Figure 6a shows the transient photocurrent responses via three ON−OFF cycles that the electrodes deposited under visible light irradiation, which are correlated with the recombination efficiency of the photogenerated carriers [41,42,43]. It is found that the photocurrent efficiency is consistent with the photocatalytic activities, suggesting the separation and transfer of photoinduced electron−hole pairs are more efficient in the case of BiVO₄-200 °C. The electrochemical impedance spectra provide further evidence, as shown in Figure 6b. It can been seen that the diameter of the arc radius for the BiVO₄-200 °C electrode is smaller than that for the other electrodes, demonstrating it shows an enhanced separation and transfer efficiency of photogenerated e–h pairs because the smaller arc radius implies a higher efficiency of charge transfer.

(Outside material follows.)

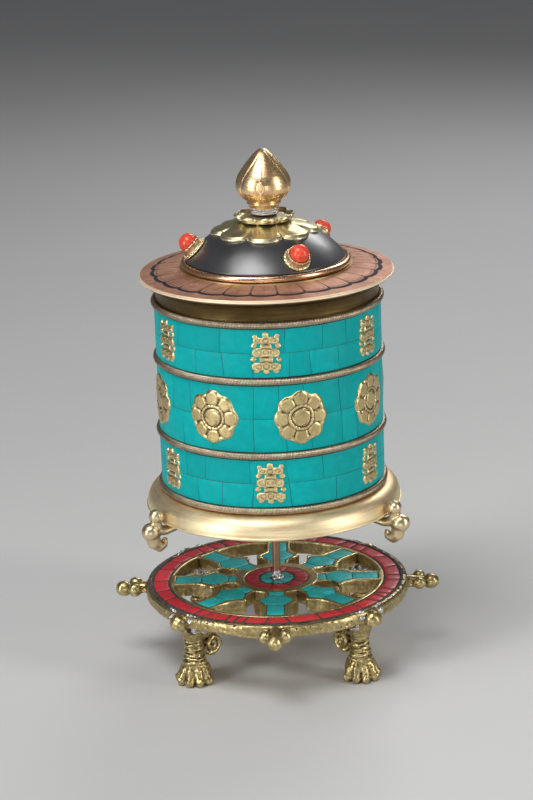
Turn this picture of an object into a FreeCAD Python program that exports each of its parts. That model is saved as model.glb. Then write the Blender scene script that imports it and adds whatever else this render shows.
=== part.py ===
import FreeCAD, Part
import math
import os

from FreeCAD import Vector

# Table-top prayer wheel. Millimetres, +Z up.
# Origin: on the surface it stands on, on the spindle's axis. -Y is the front.
# Heights in this file are above a datum; main() lowers every part so that the soles stand at z = 0.

# ---------------------------------------------------------------- driving dimensions
film = 0.08               # cement, solder or adhesive film between curved faces
running_gap = 0.08        # radial running clearance on the spindle
sliding_gap = 0.15        # radial clearance of the lid's collar in the drum

datum_below_soles = 3.2

# base wheel
wheel_bottom = 28.5
wheel_top = 34.0
wheel_radius = 52.5
rim_inner_radius = 41.7
coral_inner_radius = 43.0
coral_outer_radius = 50.0
inlay_depth = 1.0
cement_below_top = 0.2    # the cement lies a little lower than the chips
cement_joint = 0.35       # width of cement showing beside a chip
hub_radius = 16.8
hub_inlay_radius = 12.9
hub_turquoise_radius = 7.1
spoke_count = 8
knob_tip_radius = 65.0
corner_ball_radius = 3.5
corner_ball_from_axis = 53.2
corner_ball_z = 29.9

# legs
leg_angles = {"front_left": -135, "front_right": -45, "back_left": 135, "back_right": 45}
leg_radius_from_axis = 46.0
paw_turns = {"front_left": 25, "front_right": -25, "back_left": -25, "back_right": 25}

# spindle
spindle_radius = 1.6
spindle_tip_z = 141.0
spindle_cone_height = 2.2
spindle_tip_flat = 0.25
spindle_foot_z = 24.3
washer_thickness = 0.6
spindle_nut_height = 2.4

# drum
drum_bottom = 67.3
floor_thickness = 1.2
bush_radius = 3.4
bush_flange_radius = 5.5
bush_flange_thickness = 1.0
shell_radius = 42.3
shell_thickness = 1.0
drum_top = 152.2
band_radius = 44.1
rope_radius = 1.5
rope_heights = [150.5, 128.5, 99.25, 77.3]
rope_clearance = 0.1      # between a rope ring and the band beside it
ornament_relief = 0.85
medallion_radius = 10.6
medallion_relief = 0.6
boss_radius = 5.0
boss_relief = 1.1
skirt_radius = 50.2
skirt_top = 75.6
skirt_sheet = 0.9
spin_knob_angles = {"left": -148, "right": -28, "back": 92}
scroll_radius = 35.5
scroll_top = 139.5
core_outer_radius = 3.4
core_inner_radius = 2.6
cup_height = 3.5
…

Therefore, it can be concluded that the high BET specific surface area and effective separation transfer efficiency of photogenerated e–h pairs are the main reasons for the enhanced photocatalytic activity of as-prepared porous BiVO₄ samples.

4. Conclusions

In summary, monoclinic BiVO₄ photocatalysts with porous structures were successfully prepared by a two-step approach without assistance of any templates. Kirkendall effect was used to explain the formation mechanism of as-obtained BiVO₄ with porous structure. Compared with the sample of BiVO₄ particles without porous structure, the porous BiVO₄ samples exhibit enhanced photocatalytic activity. In particular, the photocatalytic rate constant of porous BiVO₄-200 °C sample could reach up to three times of that of the sample of BiVO₄ particles. Furthermore, the high BET specific surface area and effective separation transfer efficiency of photogenerated e–h pairs are considered the main reason for the enhanced photocatalytic activity of as-prepared porous BiVO₄ samples. Finally, it is anticipated that this synthesis method might be used to prepare other vanadate materials.